◆ REQUIRED TASK ◆
Extract, unchanged, each line of the listing below from its first line through the line that contains "return Matrix.Translation(middle) @", inclusive, and nothing else.
--- begin DATA SEGMENT ---
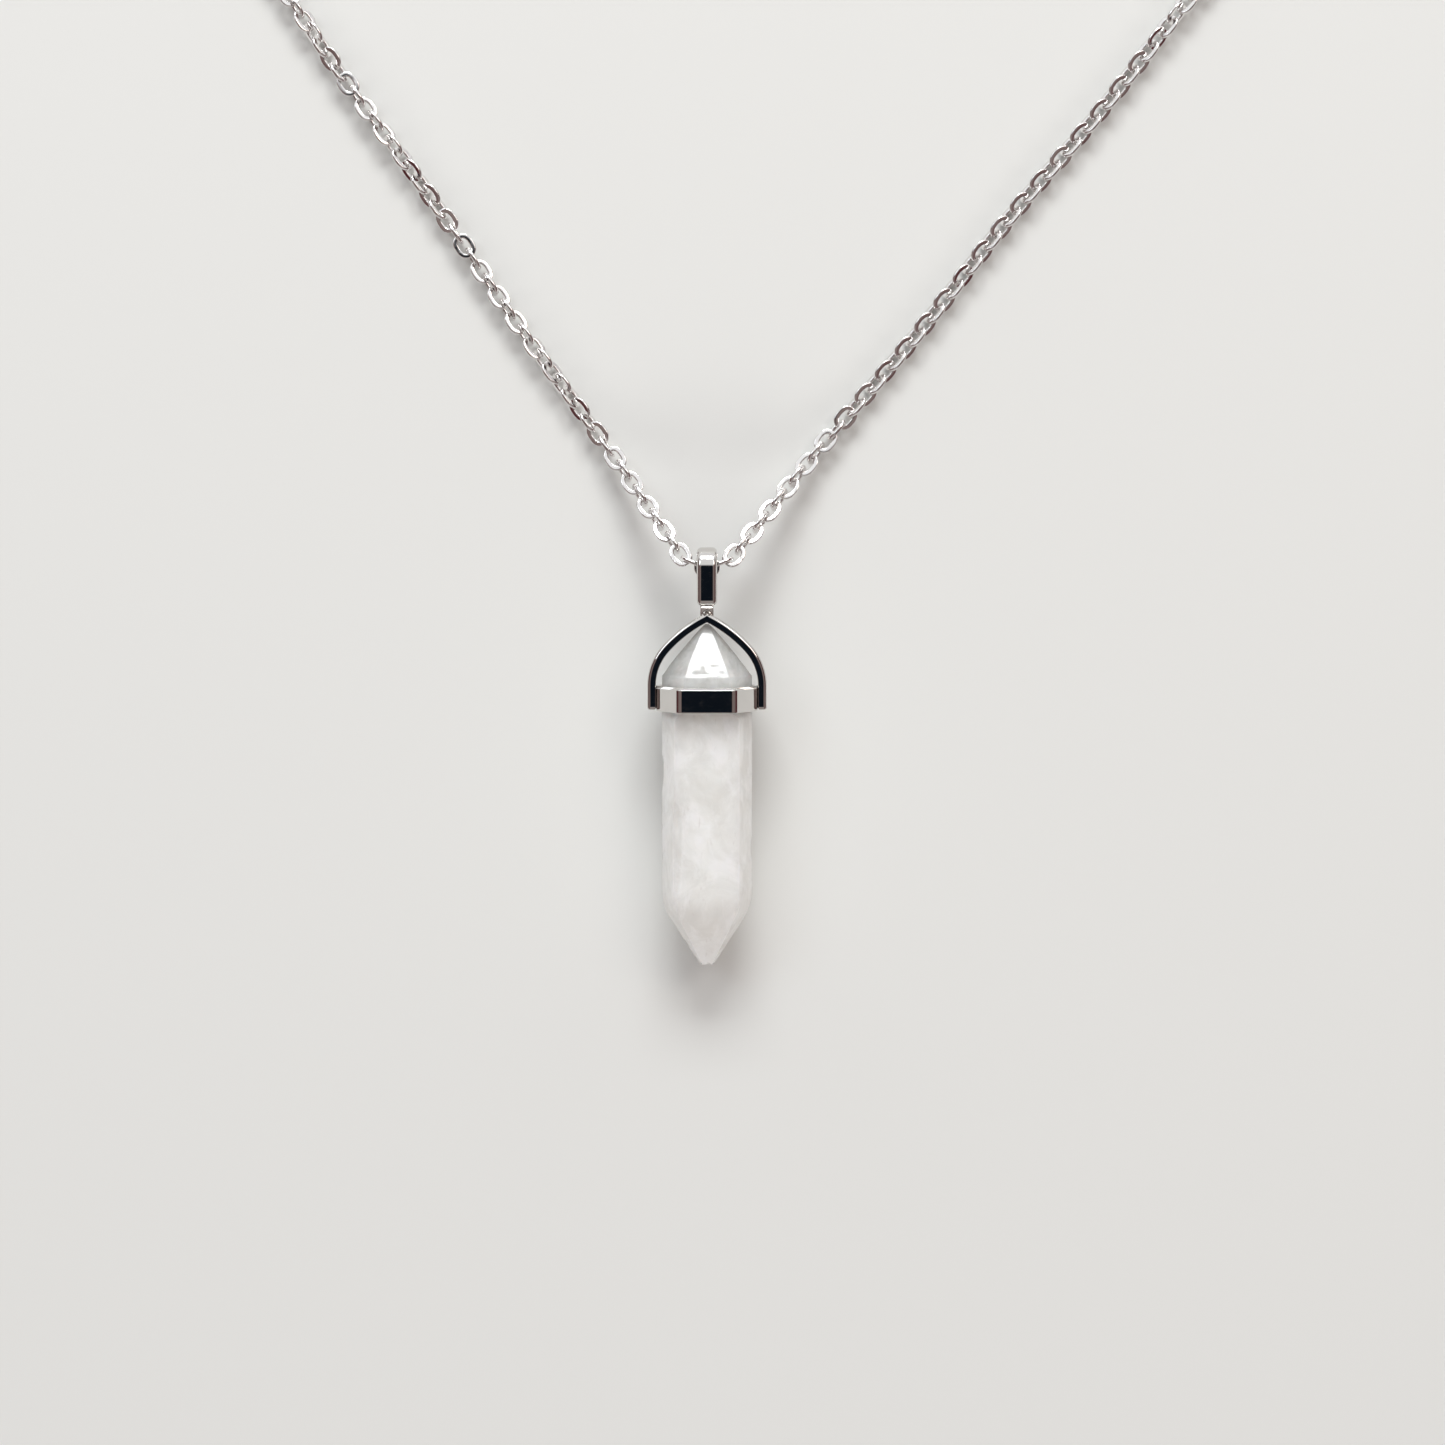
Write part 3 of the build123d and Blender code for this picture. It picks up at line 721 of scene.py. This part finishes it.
crystal = make_piece("crystal", points, faces, pendant)
dress(crystal, "pendant", "quartz", quartz, "crystal_point")

# ---------------------------------------------------------------- chain


def solids_of(node):
    """The vertices of each separate solid in a CAD node, whatever seams its shading cut."""
    mesh = frame["nodes"][node].data
    places = np.empty(len(mesh.vertices) * 3)
    mesh.vertices.foreach_get("co", places)
    places = places.reshape(-1, 3)
    edges = np.empty(len(mesh.edges) * 2, dtype=np.int64)
    mesh.edges.foreach_get("vertices", edges)
    _, same = np.unique(np.round(places / (SEAM_GRID * MM)), axis=0, return_inverse=True)
    first, second = same.reshape(-1)[edges.reshape(-1, 2)].T
    label = np.arange(same.max() + 1)
    while True:
        lowest = np.minimum(label[first], label[second])
        lower = label.copy()
        np.minimum.at(lower, first, lowest)
        np.minimum.at(lower, second, lowest)
        lower = lower[lower]
        if (lower == label).all():
            break
        label = lower
    groups = label[same.reshape(-1)]
    return [places[groups == group] for group in np.unique(groups)]


def frame_of(places):
    """A link's own frame: x along it, y across it, z through its opening."""
    mean = places.mean(axis=0)
    _, axes = np.linalg.eigh(np.cov((places - mean).T))
    along, across = Vector(axes[:, 2]), Vector(axes[:, 1])
    through = along.cross(across)
    matrix = Matrix((along, across, through)).transposed()
    inside = (places - mean) @ np.array(matrix)
    middle = Vector(mean) + matrix @ Vector((inside.max(axis=0) + inside.min(axis=0)) / 2)
    return Matrix.Translation(middle) @ matrix.to_4x4()


def link_rings():
    """Sections of one link's wire, flattened above and below, in order around its oval."""
    half_length = (LINK_LENGTH - WIRE) / 2
    half_width = (LINK_WIDTH - WIRE) / 2
    rings = []
    for step in range(LINK_STEPS):
        turn = 2 * pi * step / LINK_STEPS
        parts = (cos(turn), sin(turn))
        place = [copysign(abs(part) ** (2 / LINK_SQUARENESS), part) for part in parts]
        slope = [copysign(abs(part) ** (2 - 2 / LINK_SQUARENESS), part) for part in parts]
        centre = Vector((half_length * place[0], half_width * place[1], 0))
        outward = Vector((half_width * slope[0], half_length * slope[1], 0)).normalized()
        groove = SEAM_DEPTH if step == LINK_STEPS // 4 else 0.0
        ring = []
        for side in (1, -1):
            for angle in range(-WIRE_ARC, WIRE_ARC + 1, WIRE_ARC_STEP):
                across = (WIRE / 2 - groove) * cos(radians(angle)) * side
                level = (WIRE / 2 - groove) * sin(radians(angle)) * side
                ring.append(centre + outward * across + Vector((0, 0, level)))
            for across, crown in FLAT_CROWN:
                level = (WIRE_FLAT / 2 - groove + crown) * side
                ring.append(centre + outward * across * side + Vector((0, 0, level)))
        rings.append(ring)
    return rings


link_points, link_faces = shell(link_rings(), closed=True)
lean = random.Random(11)
body_of_node = {
    node: body for body, nodes in frame["record"]["behaviour"]["bodies"].items() for node in nodes
}
chain_nodes = [name for name in frame["nodes"] if name.startswith("chain_")]
for name in sorted(chain_nodes):
    points = []
    faces = []
    for places in solids_of(name):
        link_frame = frame_of(places)
        along = link_frame.to_3x3().col[0]
        roll = copysign(LINK_LEAN, Vector((along.y, -along.x)).dot(ROLL_TOWARDS))
        uneven = lean.gauss(0, LINK_UNEVEN)
        if (link_frame.translation - bail_centre).length < BAIL_CLEARANCE * MM:
            roll = uneven = 0.0
        flip = Matrix.Rotation(pi * lean.randrange(2), 4, "X")
        rolled = Matrix.Rotation(radians(roll + uneven), 4, "X")
        # a link that would reach below the table when rolled lies unrolled
        for place in (link_frame @ rolled @ flip, link_frame @ flip):
            placed = [place @ (point * MM) for point in link_points]
            if min(point.z for point in placed) > cad_box[0].z:
                break
        start = len(points)
        points += placed
        faces += [tuple(start + corner for corner in face) for face in link_faces]
    mesh = bpy.data.meshes.new(name.replace("chain_", "links_"))
    mesh.from_pydata(points, [], faces)
    for polygon in mesh.polygons:
        polygon.use_smooth = True
    links = bpy.data.objects.new(mesh.name, mesh)
    bpy.context.scene.collection.objects.link(links)
    dress(links, body_of_node[name], "chain_metal", chain_metal, name)

# ---------------------------------------------------------------- clasp and rings


def rounded_copy(node, edge):
    """A copy of a CAD node with its sharp edges rounded, as casting and polishing leave them."""
    mesh = frame["nodes"][node].data.copy()
    mesh.name = node + "_cast"
    mesh.transform(Matrix.Scale(1 / MM, 4))
    work = bmesh.new()
    work.from_mesh(mesh)
    bmesh.ops.remove_doubles(work, verts=work.verts, dist=WELD)
    bmesh.ops.dissolve_limit(
        work, angle_limit=radians(FLAT_ANGLE), verts=work.verts, edges=work.edges, delimit={"NORMAL"}
    )
    work.to_mesh(mesh)
    work.free()
    piece = bpy.data.objects.new(mesh.name, mesh)
    bpy.context.scene.collection.objects.link(piece)
    return finish_piece(piece, Matrix.Scale(MM, 4), edge, CAST_ANGLE)


for name, edge in (("clasp_body", BODY_EDGE), ("clasp_lever", LEVER_EDGE)):
    cast = rounded_copy(name, edge)
    dress(cast, body_of_node[name], "clasp_metal", clasp_metal, name)

for name, material in (
    ("clasp_jump_ring", clasp_metal),
    ("clasp_pivot_pin", clasp_metal),
    ("closing_ring", clasp_metal),
    ("clasp_spring", spring_metal),
    ("cap_cement", cement),
):
    node = frame["nodes"][name]
    node.data.materials.clear()
    node.data.materials.append(material)

# ---------------------------------------------------------------- table, light and camera

floor_height = cad_box[0].z - FLOOR_GAP * MM
floor_mesh = bpy.data.meshes.new("floor")
floor_mesh.from_pydata(
    [
        (-FLOOR_SIZE, -FLOOR_SIZE, floor_height),
        (FLOOR_SIZE, -FLOOR_SIZE, floor_height),
        (FLOOR_SIZE, FLOOR_SIZE, floor_height),
        (-FLOOR_SIZE, FLOOR_SIZE, floor_height),
    ],
    [],
    [(0, 1, 2, 3)],
)
floor = bpy.data.objects.new("floor", floor_mesh)
bpy.context.scene.collection.objects.link(floor)
floor_material, _ = new_material(
    "floor", Base_Color=(0.735, 0.74, 0.722, 1), Roughness=0.75, Specular_IOR_Level=0.2
)
floor_mesh.materials.append(floor_material)
floor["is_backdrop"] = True

# The room: the camera's dark underside straight overhead, a bright side ahead, a duller one
# behind, and brown shade to the left and right. "Facing" is 1 ahead, -1 behind, at any height.
world = bpy.data.worlds.new("room")
bpy.context.scene.world = world
world.use_nodes = True
background = world.node_tree.nodes["Background"]
direction = add_node(
    world,
    "ShaderNodeSeparateXYZ",
    {"Vector": add_node(world, "ShaderNodeTexCoord").outputs["Generated"]},
)
north, height = direction.outputs["Y"], direction.outputs["Z"]
ahead = remap(world, north, -0.35, 0.35, 0, 1)
room = mix_colour(world, ahead, (0.36, 0.325, 0.315), (0.95, 0.96, 0.97))
off_level = combine(world, "POWER", height, 2.0)
level_part = combine(world, "SQRT", combine(world, "SUBTRACT", 1.0, off_level), 0.0)
facing = combine(world, "DIVIDE", north, level_part)
shade = mix_colour(
    world, remap(world, height, 0.3, 0.75, 0, 1), (0.088, 0.026, 0.03), (0.24, 0.19, 0.18)
)
in_shade = combine(
    world,
    "MULTIPLY",
    remap(world, facing, 0.74, 0.5, 0, 1),
    remap(world, facing, -0.9, -0.72, 0, 1),
)
room = mix_colour(world, in_shade, room, shade)
room = mix_colour(world, remap(world, height, 0.955, 0.985, 0, 1), room, (0.006, 0.009, 0.014))
world.node_tree.links.new(room, background.inputs["Color"])
background.inputs["Strength"].default_value = 1.0

look_at = Vector((bail_centre.x, bail_centre.y, 0)) + Vector((*VIEW_OFFSET, 0)) * MM


def soft_light(name, azimuth, elevation, distance, width, height, power, colour):
    """A rectangular light, its azimuth clockwise from +Y, aimed at the middle of the picture."""
    data = bpy.data.lights.new(name, "AREA")
    data.shape = "RECTANGLE"
    data.size = width
    data.size_y = height
    data.energy = power
    data.color = colour
    light = bpy.data.objects.new(name, data)
    bpy.context.scene.collection.objects.link(light)
    turn, rise = radians(azimuth), radians(elevation)
    away = Vector((sin(turn) * cos(rise), cos(turn) * cos(rise), sin(rise)))
    light.location = look_at + away * distance
    light.rotation_mode = "QUATERNION"
    light.rotation_quaternion = (-away).to_track_quat("-Z", "Y")
    return light


lights = {light[0]: soft_light(*light) for light in LIGHTS}
lights["fill"].visible_glossy = False    # it lifts the shadows and doesn't show in the polish

camera_data = bpy.data.cameras.new("camera")
camera_data.sensor_width = SENSOR
camera_data.lens = SENSOR * (CAMERA_HEIGHT - bail_centre.z / MM) / VIEW_WIDTH
camera = bpy.data.objects.new("camera", camera_data)
bpy.context.scene.collection.objects.link(camera)
camera.location = look_at + Vector((0, 0, CAMERA_HEIGHT * MM))
bpy.context.scene.camera = camera
bpy.context.scene.view_settings.view_transform = "Standard"

visual_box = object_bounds()
sizes = {
    "cad": [list(corner) for corner in cad_box],
    "visual": [list(corner) for corner in visual_box],
}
--- end DATA SEGMENT ---
◆ ANSWER TO THIS PROBLEM ◆
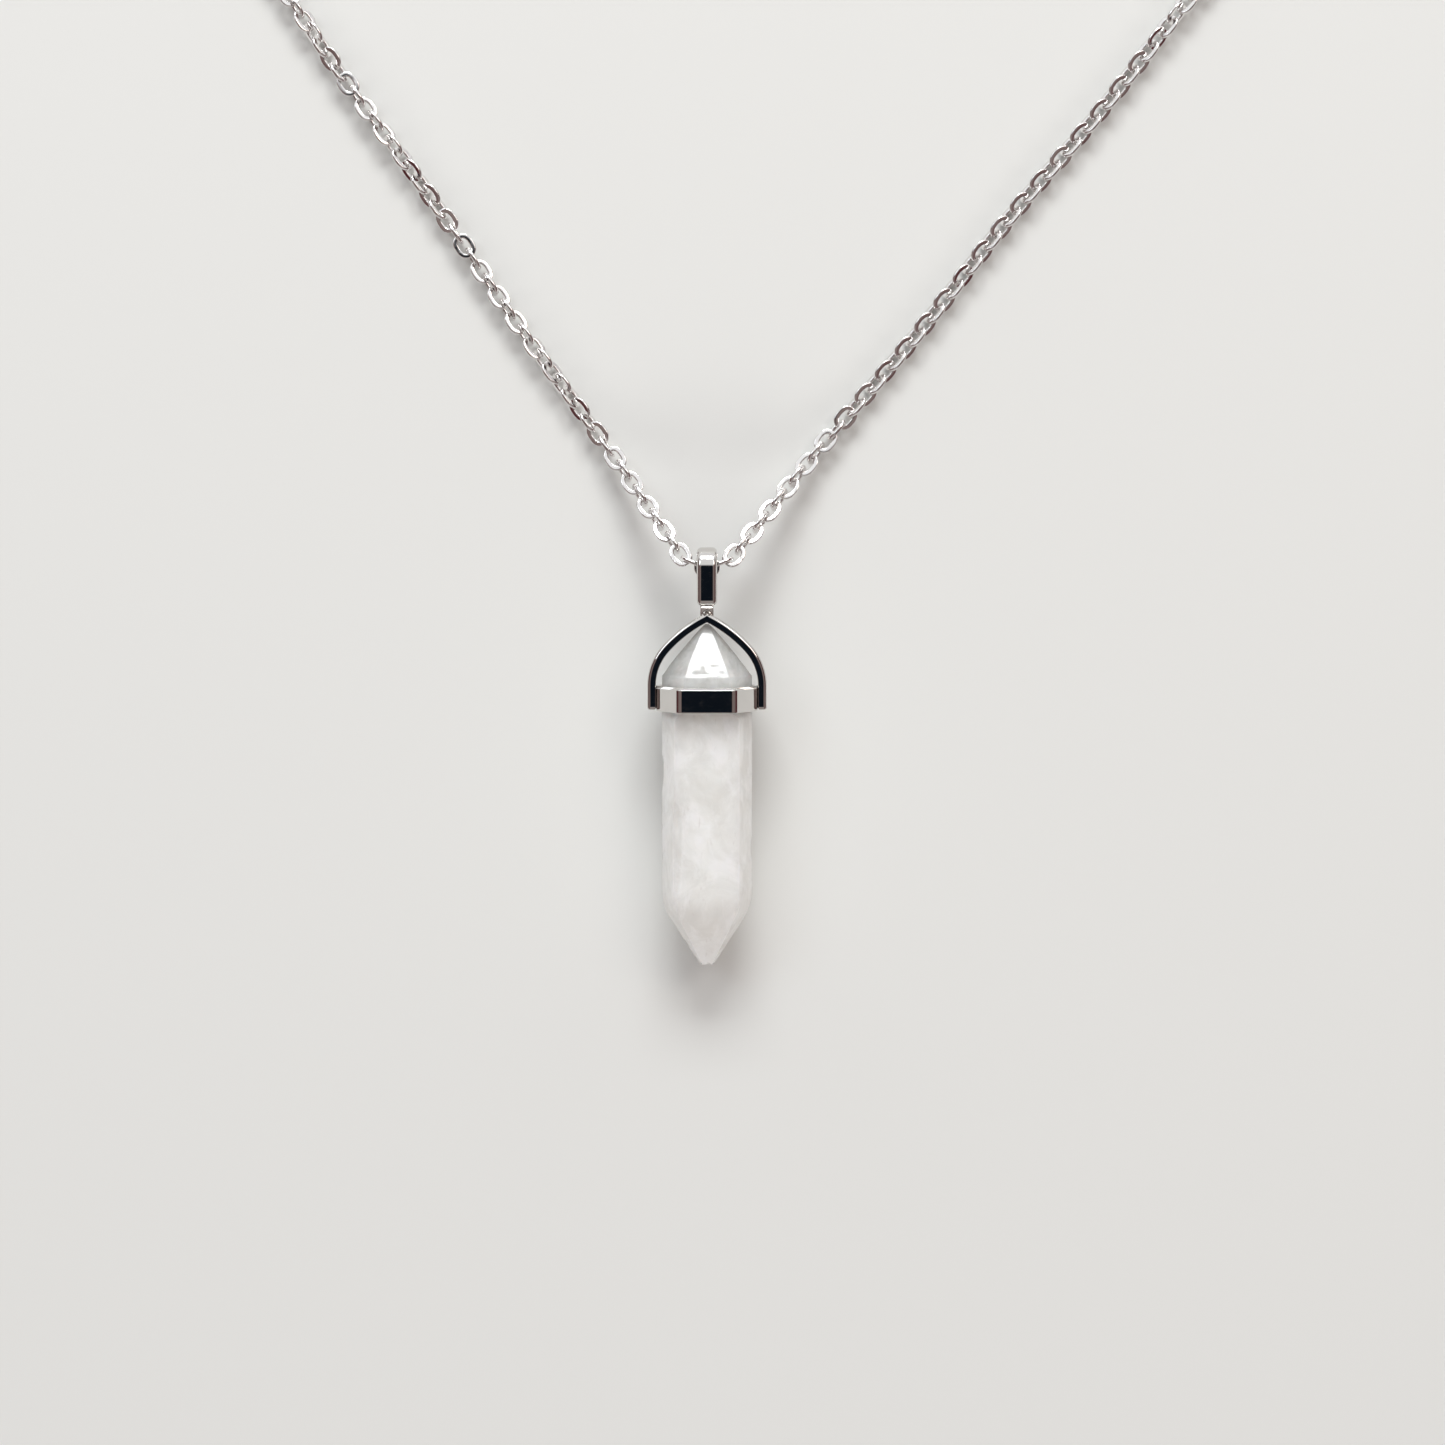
Write part 3 of the build123d and Blender code for this picture. It picks up at line 721 of scene.py. This part finishes it.
crystal = make_piece("crystal", points, faces, pendant)
dress(crystal, "pendant", "quartz", quartz, "crystal_point")

# ---------------------------------------------------------------- chain


def solids_of(node):
    """The vertices of each separate solid in a CAD node, whatever seams its shading cut."""
    mesh = frame["nodes"][node].data
    places = np.empty(len(mesh.vertices) * 3)
    mesh.vertices.foreach_get("co", places)
    places = places.reshape(-1, 3)
    edges = np.empty(len(mesh.edges) * 2, dtype=np.int64)
    mesh.edges.foreach_get("vertices", edges)
    _, same = np.unique(np.round(places / (SEAM_GRID * MM)), axis=0, return_inverse=True)
    first, second = same.reshape(-1)[edges.reshape(-1, 2)].T
    label = np.arange(same.max() + 1)
    while True:
        lowest = np.minimum(label[first], label[second])
        lower = label.copy()
        np.minimum.at(lower, first, lowest)
        np.minimum.at(lower, second, lowest)
        lower = lower[lower]
        if (lower == label).all():
            break
        label = lower
    groups = label[same.reshape(-1)]
    return [places[groups == group] for group in np.unique(groups)]


def frame_of(places):
    """A link's own frame: x along it, y across it, z through its opening."""
    mean = places.mean(axis=0)
    _, axes = np.linalg.eigh(np.cov((places - mean).T))
    along, across = Vector(axes[:, 2]), Vector(axes[:, 1])
    through = along.cross(across)
    matrix = Matrix((along, across, through)).transposed()
    inside = (places - mean) @ np.array(matrix)
    middle = Vector(mean) + matrix @ Vector((inside.max(axis=0) + inside.min(axis=0)) / 2)
    return Matrix.Translation(middle) @ matrix.to_4x4()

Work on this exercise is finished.